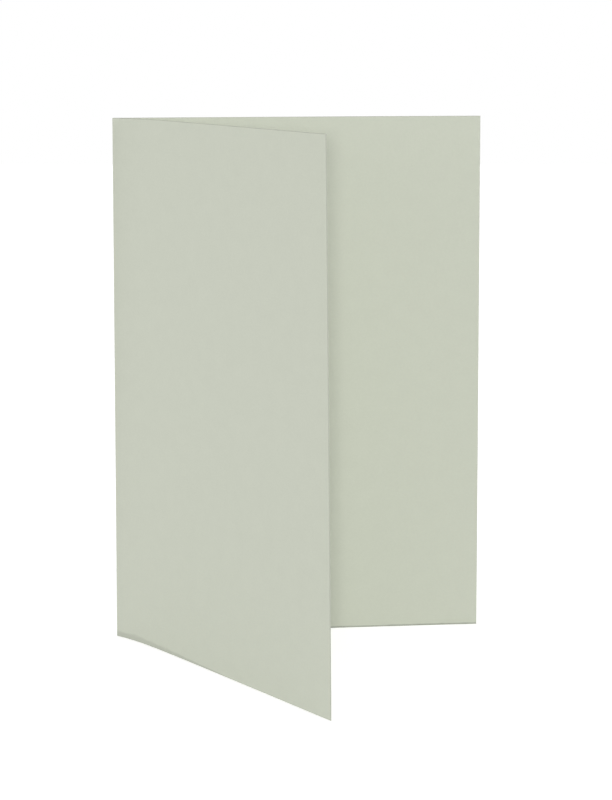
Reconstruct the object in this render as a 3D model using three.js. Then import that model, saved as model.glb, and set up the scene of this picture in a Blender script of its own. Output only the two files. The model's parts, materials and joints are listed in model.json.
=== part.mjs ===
// A folded card: one sheet of card stock, scored and folded once across its middle.
// It stands open on its lower edges, with the fold upright on the left, the back panel
// running to the right and the front panel swung forward.
// Millimetres and degrees. X runs to the right, Y runs to the back and Z is up.

import * as THREE from "three";
import { toCreasedNormals } from "three/addons/utils/BufferGeometryUtils.js";

const { degToRad, lerp } = THREE.MathUtils;

// The flat sheet before it is folded: its size across the fold, along the fold, and through.
const sheetWidth = 297;
const sheetHeight = 210;
const sheetThickness = 0.38;

// The scored fold: stock pressed up by the score stands in a bead along the inside of the
// bend, and the bend keeps a small radius clear inside that bead.
const beadHeight = 0.1;
const beadClearance = 0.15;

// The back panel's swing behind the X axis, which eases a little towards its free edge.
const backFoldAngle = 9;
const backEdgeAngle = 6;

// The front panel's swing in front of the X axis, at its bottom and its top edge. It leaves
// the fold bowed, more at the top, and has lost most of the bow after a few bow lengths.
const frontBottomFoldAngle = 40;
const frontTopFoldAngle = 20;
const frontBottomEdgeAngle = 56;
const frontTopEdgeAngle = 58.5;
const frontBowLength = 12;

// How finely the sheet is divided. The front panel's steps crowd towards the fold.
const heightSteps = 6;
const foldSteps = 8;
const backSteps = 12;
const frontSteps = 28;
const frontCrowding = 1.5;

// The stock is an even sage grey, and matt. Faces that meet at more than the crease angle,
// as they do at the cut edges, are shaded apart.
const cardColour = 0xc8ccbe;
const cardRoughness = 0.85;
const shadingCreaseAngle = 30;

// The radius of the sheet's middle line round the fold.
const foldRadius = sheetThickness / 2 + beadHeight + beadClearance;

/** The unit vector to the left of a direction of travel, which is the outside of the card. */
function leftOf(travel) {
  return new THREE.Vector2(-Math.sin(travel), Math.cos(travel));
}

/** A panel's middle line seen from above, from the fold to the free edge. */
function panelLine(start, length, steps, crowding, headingAt) {
  const points = [{ place: start, heading: headingAt(0) }];
  let walked = 0;
  for (let step = 1; step <= steps; step += 1) {
    const reached = length * (step / steps) ** crowding;
    const middle = headingAt((walked + reached) / 2);
    const stride = new THREE.Vector2(Math.cos(middle), Math.sin(middle));
    const place = points[step - 1].place.clone().addScaledVector(stride, reached - walked);
    points.push({ place, heading: headingAt(reached) });
    walked = reached;
  }
  return points;
}

/** The bend's middle line between two directions of travel, without its two ends. */
function foldLine(startTravel, endTravel) {
  const points = [];
  for (let step = 1; step < foldSteps; step += 1) {
    const share = step / foldSteps;
    const travel = lerp(startTravel, endTravel, share);
    const place = leftOf(travel).multiplyScalar(foldRadius);
    points.push({ place, travel, bead: beadHeight * Math.sin(Math.PI * share) ** 2 });
  }
  return points;
}

/** The whole sheet's middle line at a height given as a share, from the front free edge. */
function sheetLine(rise) {
  const frontAtFold = degToRad(lerp(frontBottomFoldAngle, frontTopFoldAngle, rise));
  const frontAtEdge = degToRad(lerp(frontBottomEdgeAngle, frontTopEdgeAngle, rise));
  const backAtFold = degToRad(backFoldAngle);
  const backAtEdge = degToRad(backEdgeAngle);
  const startTravel = Math.PI - frontAtFold;
  const endTravel = backAtFold;
  const panelLength = (sheetWidth - foldRadius * (startTravel - endTravel)) / 2;

  const frontStart = leftOf(startTravel).multiplyScalar(foldRadius);
  const frontHeading = (reached) => {
    const bowLeft = Math.exp(-reached / frontBowLength);
    return -lerp(frontAtEdge, frontAtFold, bowLeft);
  };
  const front = panelLine(frontStart, panelLength, frontSteps, frontCrowding, frontHeading)
    .map(({ place, heading }) => ({ place, travel: heading + Math.PI, bead: 0 }))
    .reverse();

  const backStart = leftOf(endTravel).multiplyScalar(foldRadius);
  const backHeading = (reached) => lerp(backAtFold, backAtEdge, reached / panelLength);
  const back = panelLine(backStart, panelLength, backSteps, 1, backHeading)
    .map(({ place, heading }) => ({ place, travel: heading, bead: 0 }));

  return [...front, ...foldLine(startTravel, endTravel), ...back];
}

/** The two faces of the sheet at one point of its middle line: outside first, then inside. */
function facePoints({ place, travel, bead }) {
  const outward = leftOf(travel);
  return [
    place.clone().addScaledVector(outward, sheetThickness / 2),
    place.clone().addScaledVector(outward, -sheetThickness / 2 - bead),
  ];
}

/** The closed shell through all heights of the sheet, with its four cut edges. */
function sheetGeometry() {
  const positions = [];
  for (let level = 0; level <= heightSteps; level += 1) {
    const rise = level / heightSteps;
    for (const point of sheetLine(rise)) {
      for (const corner of facePoints(point)) {
        positions.push(corner.x, corner.y, sheetHeight * rise);
      }
    }
  }

  const lastStation = frontSteps + foldSteps + backSteps;
  const outside = (level, station) => 2 * (level * (lastStation + 1) + station);
  const inside = (level, station) => outside(level, station) + 1;
  const indices = [];
  const addQuad = (a, b, c, d) => indices.push(a, b, c, a, c, d);

  for (let level = 0; level < heightSteps; level += 1) {
    const above = level + 1;
    for (let station = 0; station < lastStation; station += 1) {
      const next = station + 1;
      addQuad(outside(level, next), outside(level, station), outside(above, station), outside(above, next));
      addQuad(inside(level, station), inside(level, next), inside(above, next), inside(above, station));
    }
    addQuad(outside(level, 0), inside(level, 0), inside(above, 0), outside(above, 0));
    addQuad(
      inside(level, lastStation),
      outside(level, lastStation),
      outside(above, lastStation),
      inside(above, lastStation),
    );
  }

  for (let station = 0; station < lastStation; station += 1) {
    const next = station + 1;
    addQuad(outside(0, station), outside(0, next), inside(0, next), inside(0, station));
    addQuad(
      inside(heightSteps, station),
      inside(heightSteps, next),
      outside(heightSteps, next),
      outside(heightSteps, station),
    );
  }

  const geometry = new THREE.BufferGeometry();
  geometry.setAttribute("position", new THREE.Float32BufferAttribute(positions, 3));
  geometry.setIndex(indices);
  return toCreasedNormals(geometry, degToRad(shadingCreaseAngle));
}

/** Puts the origin at the middle of the card's footprint, on the surface it stands on. */
function centreOnFootprint(geometry) {
  geometry.computeBoundingBox();
  const middle = geometry.boundingBox.getCenter(new THREE.Vector3());
  geometry.translate(-middle.x, -middle.y, 0);
  return geometry;
}

const cardStock = new THREE.MeshStandardMaterial({
  color: cardColour,
  roughness: cardRoughness,
  metalness: 0,
});

const card = new THREE.Mesh(centreOnFootprint(sheetGeometry()), cardStock);
card.name = "card";

const foldedCard = new THREE.Group();
foldedCard.add(card);

export default foldedCard;
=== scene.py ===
"""The looks of a folded card: one sheet of card stock, folded once, that stands on its lower edges.

Metres and radians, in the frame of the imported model: X to the right, Y to the back and Z up.
"""

import json
import math

import bpy
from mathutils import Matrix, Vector


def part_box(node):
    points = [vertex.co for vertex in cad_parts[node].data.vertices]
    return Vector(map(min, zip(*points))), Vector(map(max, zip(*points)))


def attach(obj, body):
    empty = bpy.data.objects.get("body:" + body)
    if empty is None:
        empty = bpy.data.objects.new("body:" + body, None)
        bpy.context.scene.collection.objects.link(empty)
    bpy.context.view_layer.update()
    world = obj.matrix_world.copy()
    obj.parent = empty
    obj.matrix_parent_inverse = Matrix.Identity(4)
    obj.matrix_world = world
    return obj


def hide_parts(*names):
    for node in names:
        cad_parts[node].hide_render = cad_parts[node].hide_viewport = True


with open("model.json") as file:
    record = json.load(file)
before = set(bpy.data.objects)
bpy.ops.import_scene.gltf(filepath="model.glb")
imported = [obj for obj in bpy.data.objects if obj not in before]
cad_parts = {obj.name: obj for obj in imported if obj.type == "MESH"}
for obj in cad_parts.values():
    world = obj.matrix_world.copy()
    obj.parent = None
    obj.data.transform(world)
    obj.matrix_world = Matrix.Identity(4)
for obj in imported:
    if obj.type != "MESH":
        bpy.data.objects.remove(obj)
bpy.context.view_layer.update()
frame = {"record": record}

mm = 0.001
degree = math.radians(1)

# The flat sheet and its scored fold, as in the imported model. The height comes from the frame.
card_low, card_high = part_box("card")
sheet_height = card_high.z - card_low.z
sheet_width = 297 * mm
sheet_thickness = 0.38 * mm
bead_height = 0.1 * mm
bead_clearance = 0.15 * mm
fold_radius = sheet_thickness / 2 + bead_height + bead_clearance

# The swing of each panel from the X axis, at the fold and at the free edge.
back_fold_angle = 9 * degree
back_edge_angle = 6 * degree
front_bottom_fold_angle = 40 * degree
front_top_fold_angle = 20 * degree
front_bottom_edge_angle = 56 * degree
front_top_edge_angle = 58.5 * degree
front_bow_length = 12 * mm

# The guillotine leaves the cut edges square, with their corners just softened.
edge_radius = 0.14 * mm
edge_margin = 0.4 * mm
edge_steps = 5

# How finely the sheet is divided. The front panel's steps crowd towards the fold.
height_steps = 56
fold_steps = 24
back_steps = 64
front_steps = 120
front_crowding = 1.5

# Faces that meet at more than this angle are shaded apart.
sharp_angle = 40 * degree

# The colour of the card's faces, in linear light, from the record, and how it varies.
stock_record = next(row for row in frame["record"]["materials"] if row["slot"] == "card_stock")
card_colour = stock_record["base_color"]
face_tone_range = 0.035
edge_shade = 0.78
edge_tone_range = 0.1

# The stock is matt: the roughness of its faces, from lowest to highest, and of its cut edges,
# and how strongly each shines.
face_roughness = (0.84, 0.94)
edge_roughness = 0.95
face_shine = 0.25
edge_shine = 0.2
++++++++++
Taking the material above, extract exactly and only the lines from the line with "const cardStock = new" to the line with "from mathutils import Matrix, Vector", inclusive of both.

const cardStock = new THREE.MeshStandardMaterial({
  color: cardColour,
  roughness: cardRoughness,
  metalness: 0,
});

const card = new THREE.Mesh(centreOnFootprint(sheetGeometry()), cardStock);
card.name = "card";

const foldedCard = new THREE.Group();
foldedCard.add(card);

export default foldedCard;
=== scene.py ===
"""The looks of a folded card: one sheet of card stock, folded once, that stands on its lower edges.

Metres and radians, in the frame of the imported model: X to the right, Y to the back and Z up.
"""

import json
import math

import bpy
from mathutils import Matrix, Vector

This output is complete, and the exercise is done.